Some projects are ongoing, where people with an interest in a topic/subject area can join, broaden the project scope in terms of clients & data sets
Q: How are tools / toolkit chosen for the DSC's projects?
AS: If a client is tech savvy, s/he might drive that. So there's a certain project-driven aspect. In general and to the degree we can encourage: Python, IPython, R; github for a code repo.
Q: On project management training. What are you observing, what's needed?
AS: Can provide some guidance to fledgling PMs. How to manage team members that are not fitting in well or pulling their weight. How to be responsible for understanding both client needs and team needs/abilities. Regularity of meeting sessions. Delegating responsibilities. Identifying training needs (if a team member needs to come up to speed in using a technology.)
What we have definitely found: PM is what everybody lacks!
Q: Will DSC contribute to automation of data analysis or pull against that?
AS: Not convinced a computer is capable of asking the right questions. Hybrid will probably continue to win out.
Q: Anything from the projects that emerged as helping to define Data Science?
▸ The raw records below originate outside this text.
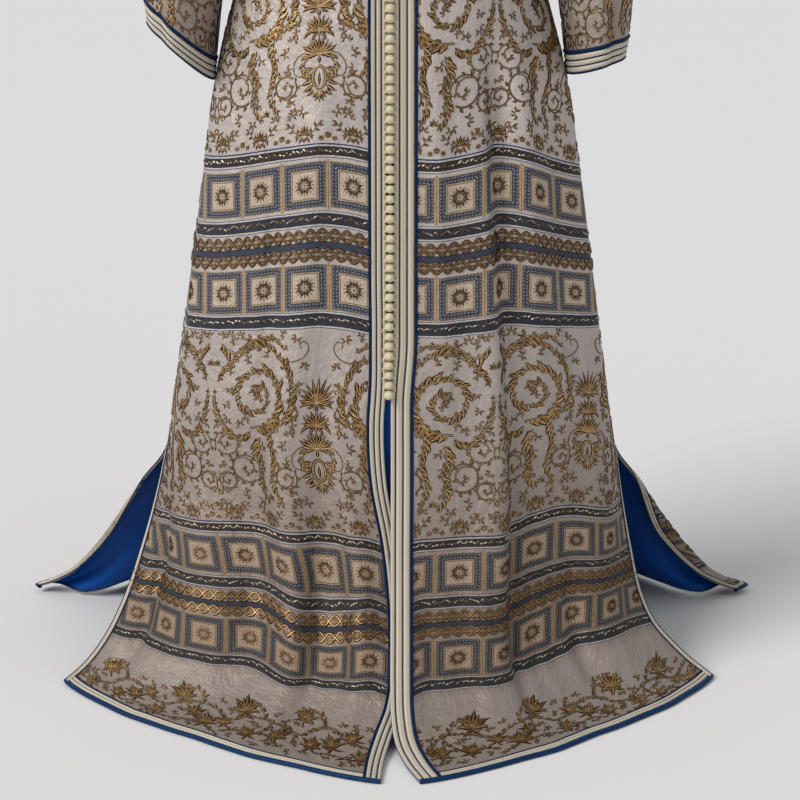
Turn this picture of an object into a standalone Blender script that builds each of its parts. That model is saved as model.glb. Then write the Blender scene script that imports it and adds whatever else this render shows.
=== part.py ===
"""Moroccan kaftan: a full-length brocade robe, standing hollow as if it were worn.

Metres, +Z up. The front faces -Y and the wearer's right side is at -X. The origin is the point
between the shoulders that holds the robe up, level with the neck end of the shoulder seams.
Heights in the tables are above the floor and are lowered by SHOULDER_HEIGHT when points are made.
"""
import bpy
import math
import numpy as np
from collections import namedtuple

# ---- driving sizes (metres) -------------------------------------------------------------------
SHOULDER_HEIGHT = 1.460   # neck end of the shoulder seam above the floor
BROCADE = 0.0016          # wall of the outer cloth
LINING = 0.0010           # wall of the satin lining
BRAID = 0.0014            # thickness of the braided bands
GAP = 0.0003              # space between pieces that lie on each other
SEAM = 0.0006             # space between pieces that are sewn edge to edge
FRONT_BAND = 0.031        # three braids and their cords along each front edge
SLIT_BAND = 0.009         # narrow band up the side slits
CUFF_BAND = 0.031
BUTTON_PITCH = 0.0126
BUTTON_RADIUS = 0.0054
BUTTON_WAIST = 0.0024     # half width of the loop between two buttons
BUTTON_TOP = 1.372        # height of the first button
BUTTON_END = 0.395        # height of the last button

# ---- sections -----------------------------------------------------------------------------------
# One row for each section across a panel, from the shoulder seam to the hem. The section runs from
# its inner point (neck or centre edge) to its side point (armhole, side seam or slit edge). A power
# of 1 is a straight line between the two, 2 is a quarter ellipse, and more is squarer.
Section = namedtuple("Section", "inner_x inner_y inner_h side_x side_y side_h power")

FRONT_SECTIONS = [
    Section(.075, .000, 1.460, .195, .000, 1.410, 1.00),    # shoulder seam
    Section(.070, -.038, 1.442, .187, -.028, 1.380, 1.10),
    Section(.054, -.069, 1.419, .178, -.047, 1.345, 1.25),
    Section(.027, -.090, 1.400, .173, -.055, 1.305, 1.45),
    Section(.000, -.098, 1.386, .176, -.046, 1.258, 1.70),  # foot of the neckline
    Section(.000, -.117, 1.310, .190, .000, 1.220, 2.00),   # underarm
    Section(.000, -.123, 1.220, .186, .000, 1.160, 2.15),   # bust
    Section(.000, -.118, 1.120, .180, .000, 1.090, 2.20),
    Section(.000, -.116, 1.020, .183, .000, 1.010, 2.20),   # waist
    Section(.000, -.125, .930, .199, .000, .925, 2.20),
    Section(.000, -.135, .840, .2215, .000, .840, 2.20),    # hip
    Section(.000, -.142, .750, .238, .000, .750, 2.20),
    Section(.000, -.149, .650, .2535, .000, .650, 2.15),
    Section(.000, -.156, .550, .268, .000, .550, 2.10),
    Section(.000, -.165, .455, .2825, .000, .455, 2.05),
    Section(.000, -.176, .367, .2965, .000, .367, 1.95),
    Section(.000, -.192, .287, .3085, .000, .287, 1.80),    # top of the side slits
    Section(.000, -.215, .212, .322, -.022, .218, 1.65),
    Section(.000, -.246, .150, .338, -.052, .160, 1.52),
    Section(.000, -.282, .100, .355, -.082, .110, 1.40),
    Section(.000, -.320, .062, .373, -.106, .071, 1.32),
    Section(.000, -.358, .034, .391, -.122, .044, 1.28),
    Section(.000, -.400, .014, .408, -.136, .024, 1.26),
    Section(.000, -.445, .006, .422, -.148, .012, 1.25),
    Section(.000, -.492, .0036, .432, -.158, .0050, 1.25),  # hem, lying on the floor
]
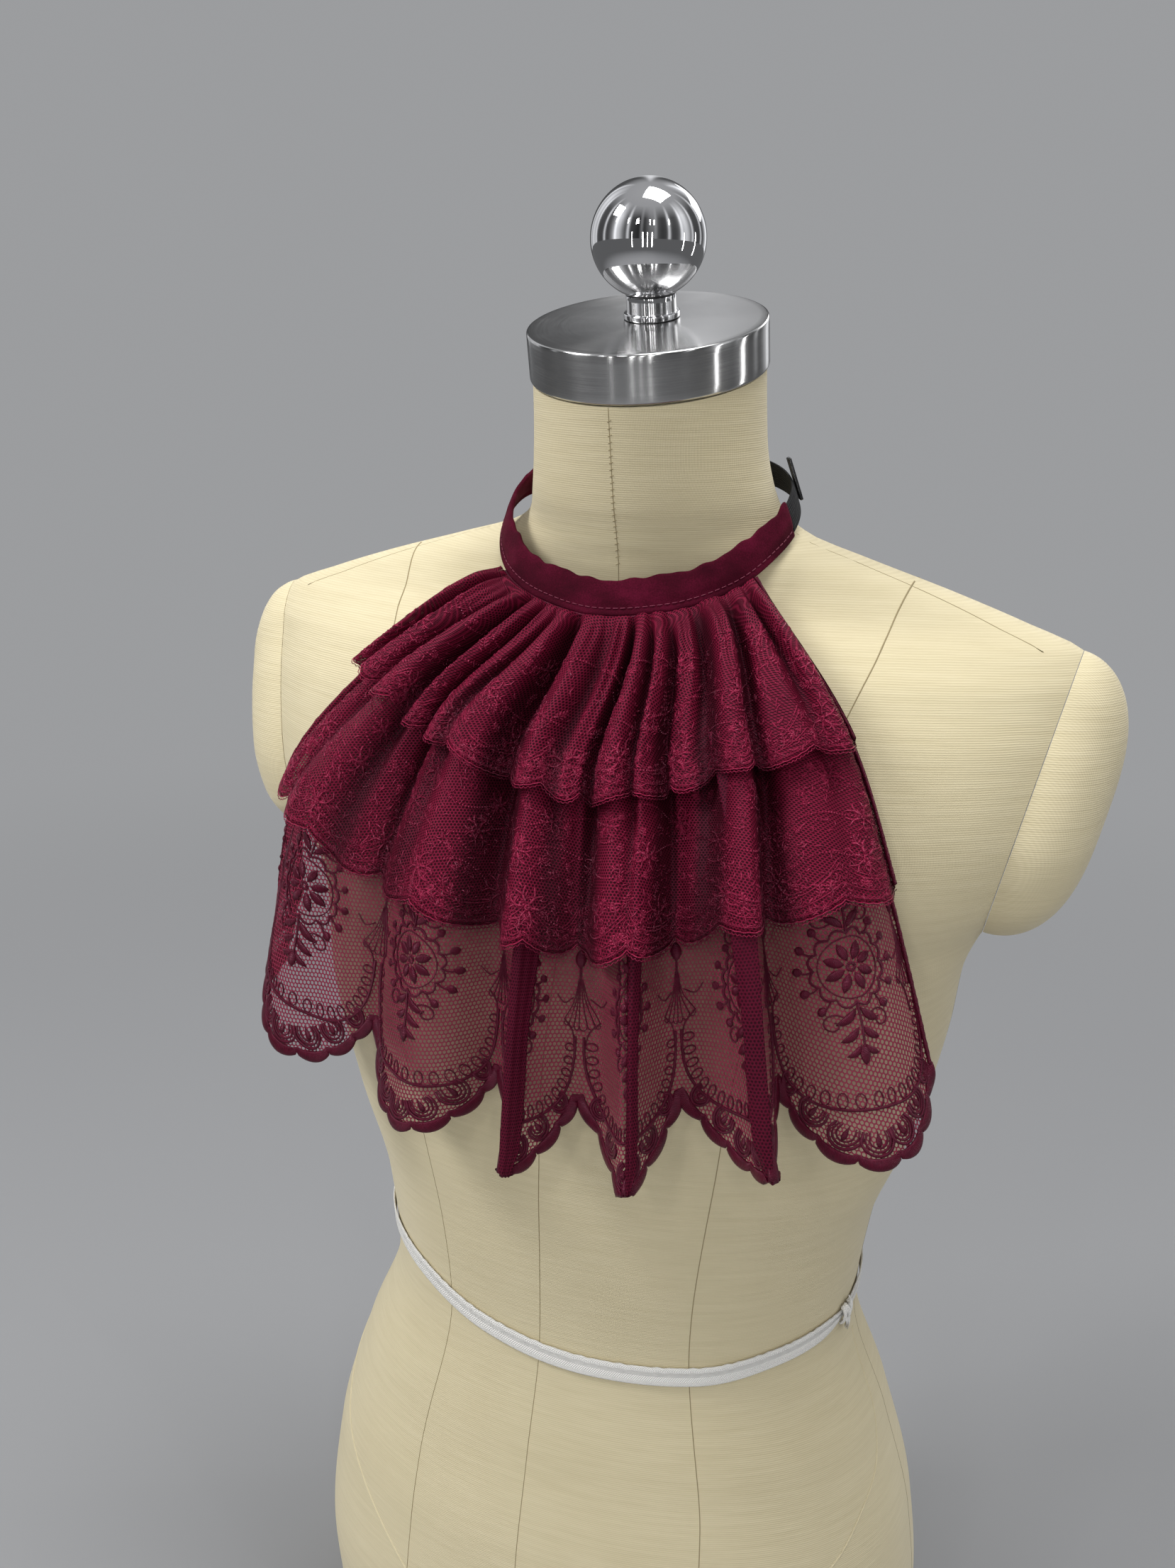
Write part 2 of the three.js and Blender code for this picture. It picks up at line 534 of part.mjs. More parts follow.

AS: Cleaning data, analysis, visualization, asking the right questions. All of these point to what Data Science is, but a broadly-accepted definition is not yet honed. One of the elements that is, perhaps, most interesting is how one takes results of an inquiry and turns it into something that impacts people or orgs based on the insights gained from the data.
Q: What's the range of scale of problem? What's the sweet spot for doing DSC projects in terms of resource requirements?
AS: A start-up project with about 1000 data points could be done using Excel. 80TB of data from stock market at the other end of the spectrum. Sweet spot? Midsize projects, 300GB is probably about where "midsize" is now. "In the gigabytes range." Remains to be seen whether Berkeley will provide (or outside vendors) resources appropriate to the problems we'll take on.